Dopo quel week end di formazione abbiamo partecipato ai consigli di classe per portare il nostro punto di vista sui ragazzi che frequentano i laboratori. C’è stata un’accoglienza particolare, si è un po’ rotto un muro, c’è davvero ascolto reciproco
Marina Gesmundi, referente Exodus
«La coesione fra i soggetti educanti è fondamentale, lo sappiamo tutti. Fare gruppo tra docenti è importante sia perché i ragazzi avvertono benissimo il contrario sia perché è un bene per noi, se so di poter contare sui colleghi è un bene, perché tutti sappiamo quanto sia faticoso il mestiere dell’insegnare.

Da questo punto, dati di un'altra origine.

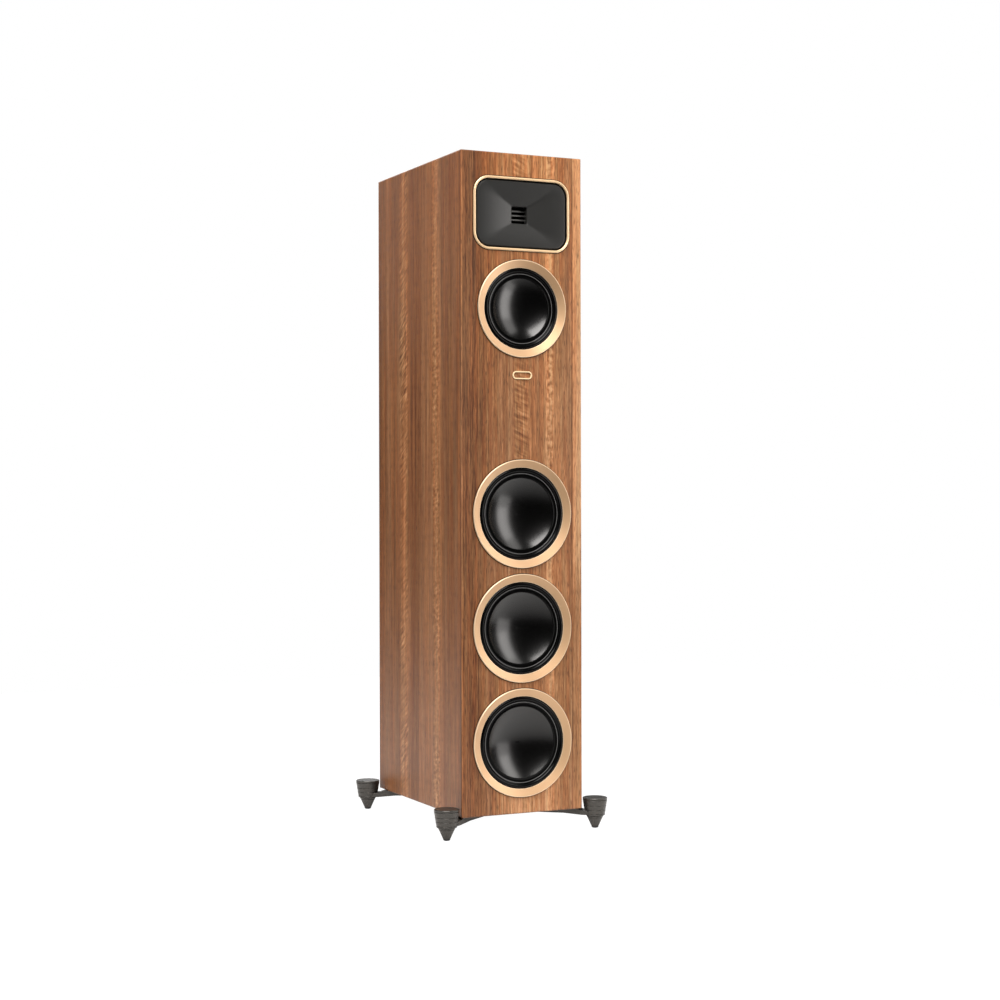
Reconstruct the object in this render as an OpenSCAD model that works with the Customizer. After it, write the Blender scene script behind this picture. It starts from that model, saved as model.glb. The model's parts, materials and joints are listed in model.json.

Scambiarsi idee, supportarsi, fare un colloquio in due o tre con i genitori quando c’è una situazione difficile… è un enorme aiuto», conclude la dirigente.
Quanto al compito educativo dell’insegnante, «è un obiettivo difficile, non scontato e nemmeno tanto condiviso. Ma concepirsi come educatori significa innanzitutto avere negli occhi il volto di ciascun ragazzo, non il programma o il registro o l’attività che abbiamo programmato. Il nostro obiettivo è far crescere quei ragazzi come persone, ciascuno di loro, stimolando ciascuno a dare il meglio che può. È difficilissimo fare 23 didattiche personalizzate, ma è altrettanto vero che continuare a concepire la didattica come un prof in cattedra che somministra sempre a tutti la stessa minestra, tutti i giorni, non solo è inefficace è anche insensato, i ragazzi “non ti calcolano” neanche lontanamente…».